Vous parliez de l’écho de la cérémonie dans les media locaux…
SARAIVA MARTINS: Oui, c’est vrai: Granma, l’organe officiel du Comité central du Parti communiste, a fait une large place au nouveau bienheureux la veille de la béatification, comme d’ailleurs le journal Juventud rebelde. De plus, la télévision cubaine a transmis en direct toute la cérémonie de béatification, et deux autres fois en différé. Et n’oublions pas la nous prions pour que la couverture médiatique offerte pour la béatification soit de bon augure pour l’avenir, et que frère Olallo fasse aussi ce miracle…
Et en ce qui concerne le problème d’un accès plus libre des prêtres et des religieux étrangers à Cuba?
SARAIVA MARTINS: Je dois dire qu’un grand nombre de prêtres ont participé à la cérémonie de béatification, ne serait-ce que parce que Camagüey est l’une des régions les plus profondément catholiques du pays. Les autorités civiles ont pu voir qu’il s’agissait de personnes que le peuple aimait et qu’elles n’avaient pas à redouter. J’espère que le problème auquel vous faites allusion – qui, certes, existe – sera résolu le plus tôt possible, y compris par une floraison de nouvelles vocations dans les rangs du peuple cubain.

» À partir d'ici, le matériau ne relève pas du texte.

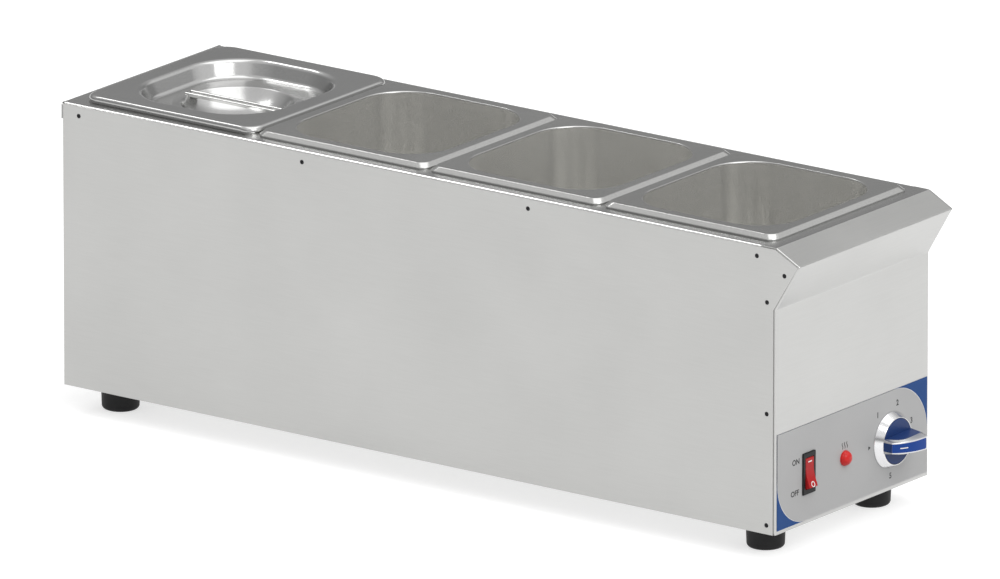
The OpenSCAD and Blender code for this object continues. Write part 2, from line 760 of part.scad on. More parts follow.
// Arch over the grip in its side view, from the pointer end at -X to the highest line, made larger by grow
function arch(low, high, grow = 0) = [for (i = [0:grip_steps]) let (a = i * 90 / grip_steps)
    [grip_peak - (grip_peak + grip_l / 2 + grow) * cos(a), low + (high - low + grow) * sin(a)]];

module grip_side(points) rotate([90, 0, 0]) linear_extrude(grip_w + 2, center = true) polygon(points);

// Grip and core as one, standing on the disc
module grip_body() {
    l = grip_l / 2;
    low = grip_low_w / 2;
    high = grip_w / 2;
    intersection() {
        linear_extrude(grip_h + 2) polygon([[-l, -low + 1], [-l + 1, -low], [grip_peak, -high],
            [l, -high + grip_round], [l, high - grip_round], [grip_peak, high], [-l + 1, low], [-l, low - 1]]);
        grip_side(concat([[-l, 0]], arch(grip_low_h, grip_h), [[grip_peak + grip_round / 2, grip_h - 0.5],
            [grip_peak + grip_round, grip_h - grip_round], [l, 0]]));
    }
}

// What of the grip is blue and belongs to the disc: all below the cap, and the middle of the pointer's end
module grip_core() {
    l = grip_l / 2;
    w = grip_low_w - 2 * inlay_border;
    intersection() {
        grip_body();
        union() {
            grip_side(concat(arch(0, grip_h - cap_depth + grip_end, -grip_end),
                [[l + 1, grip_h - cap_depth], [l + 1, 0]]));
            translate([-l - 1, -w / 2, 0]) cube([1 + 2 * grip_end, w, grip_low_h]);
        }
    }
}

// Outline of the inlay seen from the front
module inlay_plan() {
    l = grip_l / 2 + 1;
    low = grip_low_w / 2 - inlay_border;
    high = grip_w / 2 - inlay_border;
    end = grip_peak - inlay_border / 2;
    polygon([[-l, -low], [end - 1, -high], [end, -high + 1], [end, high - 1], [end - 1, high], [-l, low]]);
}

module knob_disc() {
    color(blue) on_panel(knob_x, label_t) difference() {
        union() {
            translate([0, 0, disc_h - disc_t]) cylinder(d = disc_d, h = disc_t, $fn = 96);
            translate([0, 0, hub_low]) cylinder(d = hub_d, h = disc_h - disc_t / 2 - hub_low);
            translate([0, 0, disc_h]) grip_core();
        }
        translate([0, 0, hub_low - eps])
            d_shaft(shaft_d + 2 * fit, shaft_flat, shaft_end + fit - hub_low + eps);
    }
}

module knob_grip() {
    over = 2 * grip_h;
    color(bright) on_panel(knob_x, label_t + disc_h) difference() {
        grip_body();
        grip_core();
        intersection() {
            linear_extrude(over) inlay_plan();
            grip_side(concat(arch(grip_low_h - eps, grip_h, inlay_lift - inlay_t),
                [[grip_peak, over], [-grip_l, over], [-grip_l, grip_low_h - eps]]));
        }
    }
}

module knob_inlay() {
    top = arch(grip_low_h, grip_h, inlay_lift);
    color(blue) on_panel(knob_x, label_t + disc_h) intersection() {
        linear_extrude(2 * grip_h) inlay_plan();
        grip_side(concat(arch(grip_low_h, grip_h, inlay_lift - inlay_t),
            [for (i = [grip_steps:-1:0]) top[i]]));
    }
}

module switch_housing() {
    color(dark) on_panel(-switch_x, label_t) difference() {
        union() {
            translate([-switch_w / 2, -switch_h / 2, 0]) cube([switch_w, switch_h, switch_rim]);
            translate([-switch_body_w / 2, -switch_body_h / 2, -switch_l])
                cube([switch_body_w, switch_body_h, switch_l + eps]);
            for (s = [-1, 0, 1]) tab(0, s * switch_body_h / 3, switch_l - eps);
        }
        translate([-cavity_w / 2, -cavity_h / 2, switch_rim - cavity_l])
            cube([cavity_w, cavity_h, cavity_l + 1]);
        translate([0, 0, switch_rim - pivot_depth]) rotate([0, 90, 0])
            cylinder(d = pivot_d + 2 * pivot_gap, h = cavity_w + 2 * pivot_seat + 0.4, center = true);
    }
}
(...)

Que pouvez-vous dire à propos de la situation des droits civils et politiques dans l’île et du problème de l’embargo américain?
SARAIVA MARTINS: Je répète que sur ces questions, je préfère m’abstenir de répondre et vous renvoyer à ce qu’ont déclaré l’Église cubaine et la Secrétairerie d’État, qui se sont clairement exprimées sur ce point.